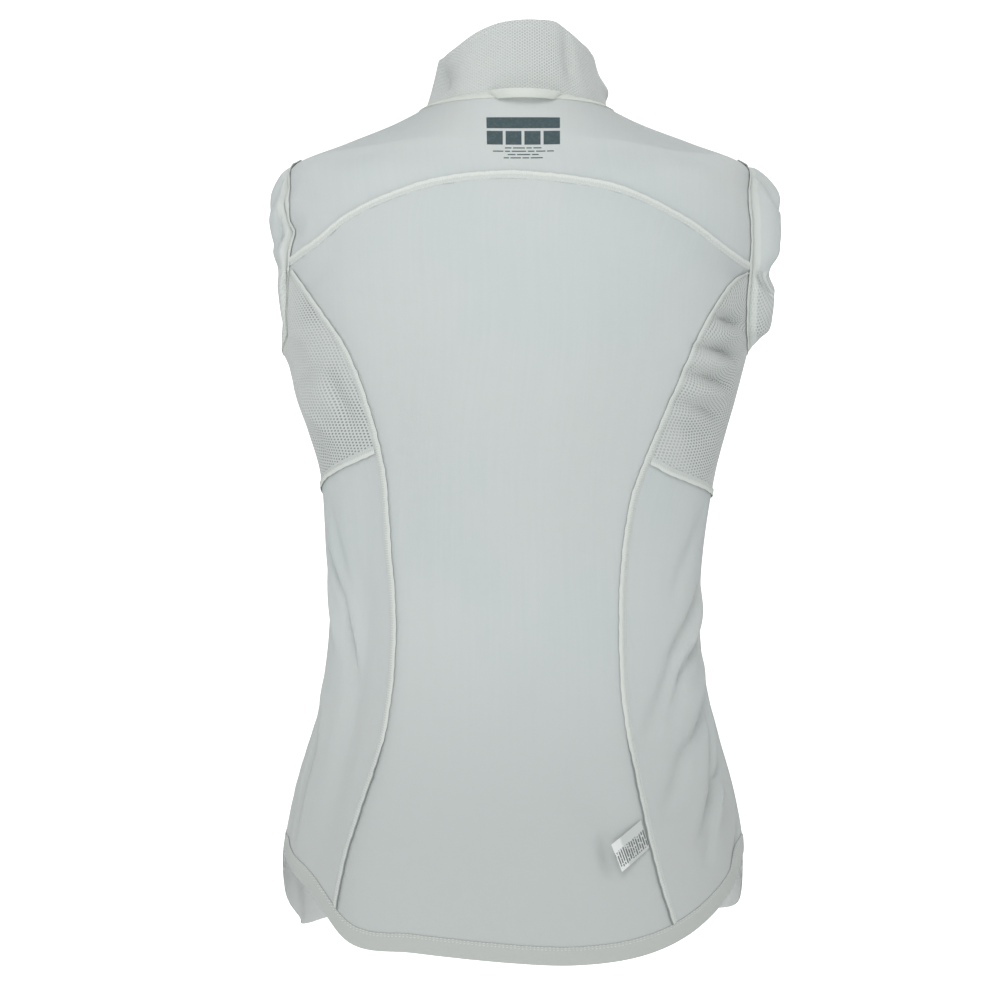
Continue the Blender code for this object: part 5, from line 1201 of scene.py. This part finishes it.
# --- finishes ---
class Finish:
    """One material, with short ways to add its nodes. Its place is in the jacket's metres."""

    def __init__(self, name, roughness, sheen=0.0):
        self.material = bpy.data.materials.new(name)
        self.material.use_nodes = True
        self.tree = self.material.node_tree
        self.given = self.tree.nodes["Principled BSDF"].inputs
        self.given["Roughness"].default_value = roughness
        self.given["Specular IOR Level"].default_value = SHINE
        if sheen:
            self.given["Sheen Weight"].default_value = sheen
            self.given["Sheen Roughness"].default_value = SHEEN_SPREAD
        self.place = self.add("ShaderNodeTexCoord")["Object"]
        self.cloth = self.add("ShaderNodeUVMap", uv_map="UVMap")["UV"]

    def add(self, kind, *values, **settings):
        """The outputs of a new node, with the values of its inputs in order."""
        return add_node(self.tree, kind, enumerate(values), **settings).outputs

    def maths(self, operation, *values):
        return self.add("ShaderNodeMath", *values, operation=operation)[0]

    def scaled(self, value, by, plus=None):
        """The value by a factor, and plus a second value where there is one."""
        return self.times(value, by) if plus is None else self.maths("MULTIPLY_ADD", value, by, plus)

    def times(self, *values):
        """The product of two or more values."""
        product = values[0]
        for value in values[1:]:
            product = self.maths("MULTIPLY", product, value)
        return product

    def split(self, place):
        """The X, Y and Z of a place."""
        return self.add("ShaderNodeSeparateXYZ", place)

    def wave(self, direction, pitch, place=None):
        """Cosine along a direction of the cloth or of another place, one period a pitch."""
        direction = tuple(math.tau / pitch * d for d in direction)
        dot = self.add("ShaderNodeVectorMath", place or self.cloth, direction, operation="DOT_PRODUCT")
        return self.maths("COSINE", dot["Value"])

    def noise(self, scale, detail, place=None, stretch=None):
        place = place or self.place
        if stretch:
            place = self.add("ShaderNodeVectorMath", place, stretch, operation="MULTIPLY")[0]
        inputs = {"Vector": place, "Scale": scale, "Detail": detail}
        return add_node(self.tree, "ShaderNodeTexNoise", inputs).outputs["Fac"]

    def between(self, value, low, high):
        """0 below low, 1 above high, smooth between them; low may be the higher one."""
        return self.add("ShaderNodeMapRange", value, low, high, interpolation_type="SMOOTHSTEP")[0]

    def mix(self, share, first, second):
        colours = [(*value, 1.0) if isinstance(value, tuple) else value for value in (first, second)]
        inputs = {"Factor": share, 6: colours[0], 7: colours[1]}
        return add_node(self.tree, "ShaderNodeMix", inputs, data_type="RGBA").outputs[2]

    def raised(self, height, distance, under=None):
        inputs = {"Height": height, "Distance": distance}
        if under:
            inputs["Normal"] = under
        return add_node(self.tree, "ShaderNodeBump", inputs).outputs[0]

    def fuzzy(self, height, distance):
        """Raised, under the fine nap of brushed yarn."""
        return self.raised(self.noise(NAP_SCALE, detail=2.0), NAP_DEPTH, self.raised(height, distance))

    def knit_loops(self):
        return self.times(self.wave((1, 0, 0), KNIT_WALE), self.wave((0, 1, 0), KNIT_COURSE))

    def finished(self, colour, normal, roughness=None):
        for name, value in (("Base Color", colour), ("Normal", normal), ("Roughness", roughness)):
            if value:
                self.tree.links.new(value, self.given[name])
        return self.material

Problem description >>
Only the lines from the beginning of the material above through the line with "material, with short" are wanted; extract them exactly.

Solution for this exercise >>
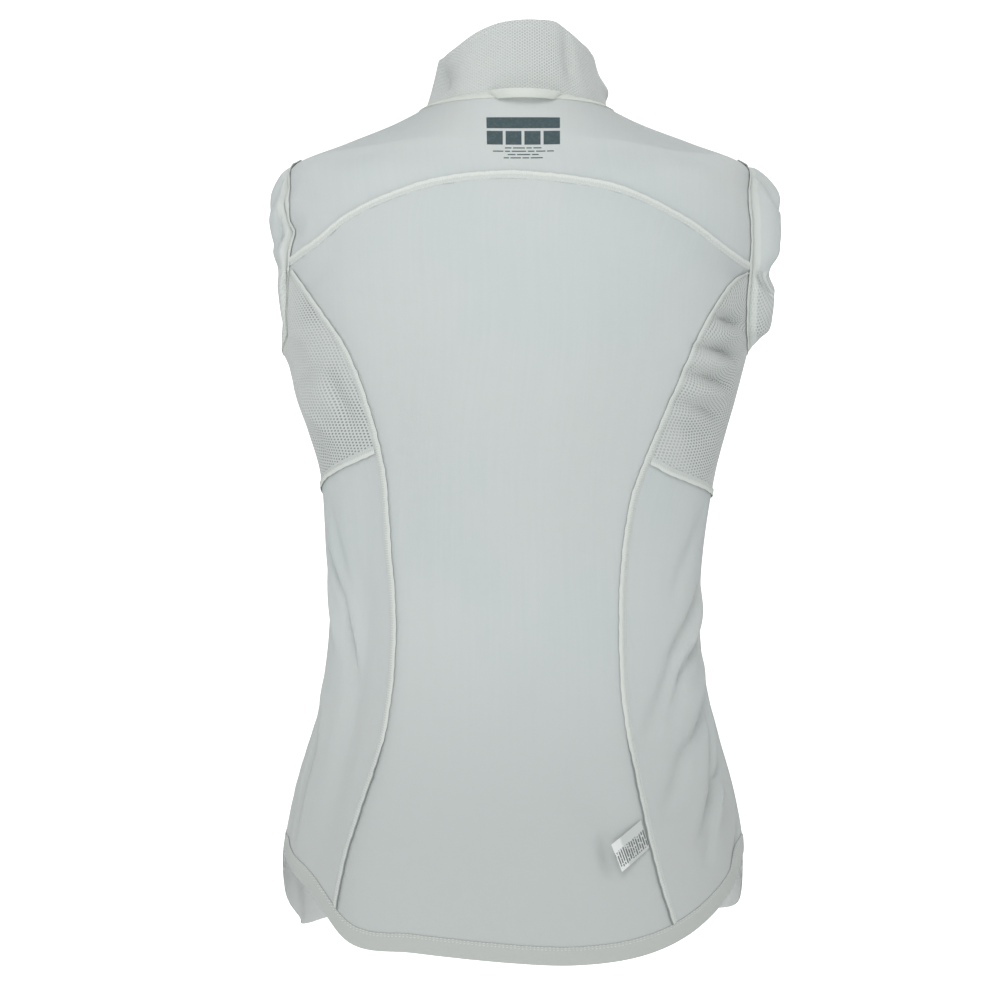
Continue the Blender code for this object: part 5, from line 1201 of scene.py. This part finishes it.
# --- finishes ---
class Finish:
    """One material, with short ways to add its nodes. Its place is in the jacket's metres."""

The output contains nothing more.